Both Doc Savage (in 1934) and Spider-Man (in 1974) are lured to the same Manhattan building (in their respective time periods) by the same beautiful woman from another dimension.
(Only in comics would such a statement actually make sense!)
The woman, Desinna, warns both of them (in their respective time periods) about the presence of her associate, Tarros, mutated and driven insane by an accident during the testing of an experimental dimensional portal.

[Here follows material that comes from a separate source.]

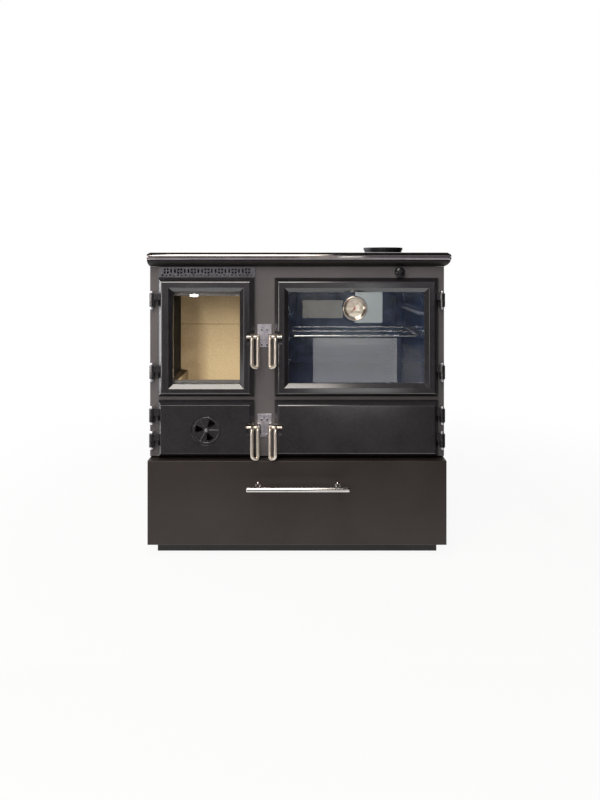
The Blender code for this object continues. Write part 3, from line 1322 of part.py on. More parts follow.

Suddenly, in 1934, Tarros appears...
Though the Doc Savage comic had been cancelled in 1973 after only eight issues, Marvel still held the license, and with a Doc movie coming out in the summer of 1975, they did one more new color comic, along with a reprint of the first two issues of Doc's series (which we re-presented HERE), before initiating a b/w magazine featuring all-new stories rather than adaptations of the pulp/paperback novels.
The movie tanked.
The magazine, though a critical success, was cancelled after eight issues.
Doc would make one more Marvel appearance, in 1976's Marvel Two-in-One #21 (which we re-presented HERE), teaming up with The Thing in a similar split-time period story with a notable exception...the two heroes actually met!
Ironically, DC Comics has reprinted both the color and b/w Doc series from Marvel Comics!
(In the world of entertainment property licensing, truth is stranger than fiction, even science fiction!)
However, due to licensing restrictions, neither Marvel nor DC has reprinted the two team-up tales we've re-presented on this blog, nor will they ever do so.